Giles H. Penstone, Sect. and Treas., Reunion of the Survivors of the 73rd Reg't Ill., Vol. Inft., Association,
My Dear Comrade:--I received a postal notifying me of the 18th annual Reunion of the Survivors of the 73rd Reg't. Ill., Vol., Inft. To be held at Springfield, Ill., Tuesday. Oct. 4th, 1904. I would like very much to be present on that occasion to touch elbows with my old comrades in one good and jolly love feast. I know I would enjoy it for the reason that I have been separated so long from the "old boys" Just think, we parted July 3rd, 1865, now 39 years ago and in all that time I have never met one of my Company and only three of the regiment. They were: Adjt. Randall, G. W. Patton and W. H. Newlin, and they were present in our city at the time of the G.A.R. encampment. Now you know I would enjoy it. Just think what I have missed in all that time. It has been my desire to meet with you but my health would not permit me to do so. So I can only wish you a happy time. My kind regards to all the comrades especially to Co. "E." If I could only write I would have plenty of subjects, but it is difficult for me to write. Comrade Penstone, you will find enclosed a "money order". I hope it will reach you in time. Remember me to all. I still remain your comrade in F.C. & L.,
821 North Capital St.,
P.S.--Please change my address to the above, and please tell the comrades to vote as they fought and to be a little careful and not to be outflanked.

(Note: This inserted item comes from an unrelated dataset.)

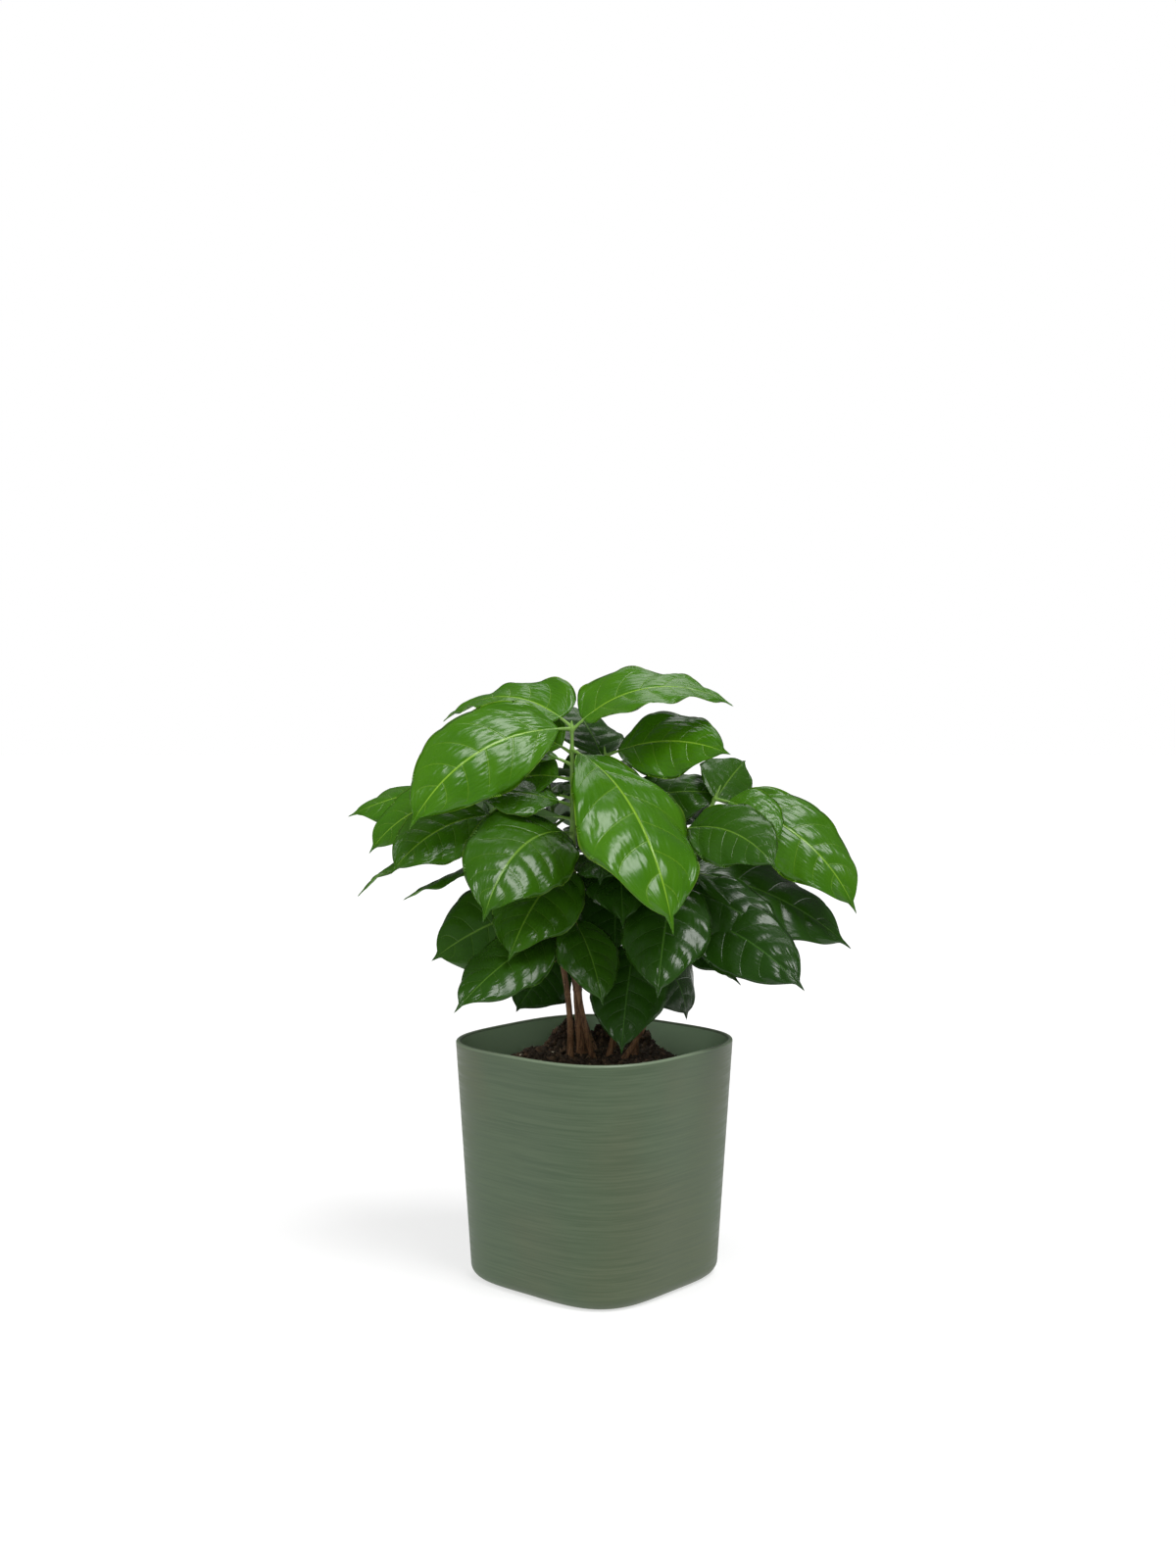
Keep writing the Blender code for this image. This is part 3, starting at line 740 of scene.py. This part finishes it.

On September 30, 1903, Thomas J. Cassidy sent a letter to the comrades telling them the reason of his absence. For some reason the letter failed to reach them and it was forwarded to Comrade Randall and as it contained a number of good things, it was read at this meeting.

Bloomington, Ill., Sept., 28, 1903.
Mr. G. H. Penstone, Comrade of 73rd Ill., Inf't, Springfield, Ill., It is with great regret that I cannot meet with you in our annual reunion. Circumstances over which I have no control prevents my presence in person. In heart and spirit I shall be with you. It would be a great pleasure to me to once more grasp the hand of my old comrades, who shared with me so many hardships incident to an active campaign before an enemy equally as courageous as ourselves. The survivors of the grand old 73rd are now so few in number that it seems to me we cannot all be together once more this side of the river that sooner or later we all have to cross. Comrades of the 73rd, possibly my absence will be a disappointment to you since I was elected to deliver the annual address. Had I known earlier that I could not be present, I would have put my speech in manuscript so it could have been read by the secretary. I had decided to deliver it orally and for a short time we would have lived our lives over again, on the front with the fun and hardships--for we had much of both. In the past, our addresses have had a great deal of history with the exploits of great men and what was accomplished by them or under their direction. My subject was: "The Man Behind the Gun." And included those who to-day are fighting so hard for a pension for themselves or for their families. Again asking that you pardon my absence, and hoping that you may have a good reunion and live to enjoy the one in 1904, I am yours in F.L. & T. THOMAS J. CASSADY. I suggest that Adj. Randall give the address. Enclosed please find one dollar dues. T.J.C.

It was moved and seconded that the reason stated in the letter be received as an excuse for the absence at the last meeting. Motion carried. The report of the committee called for. As there were no committees to report, it was moved that the meeting adjourn to meet at 2 o'clock in the G.A.R. room. Motion seconded and carried.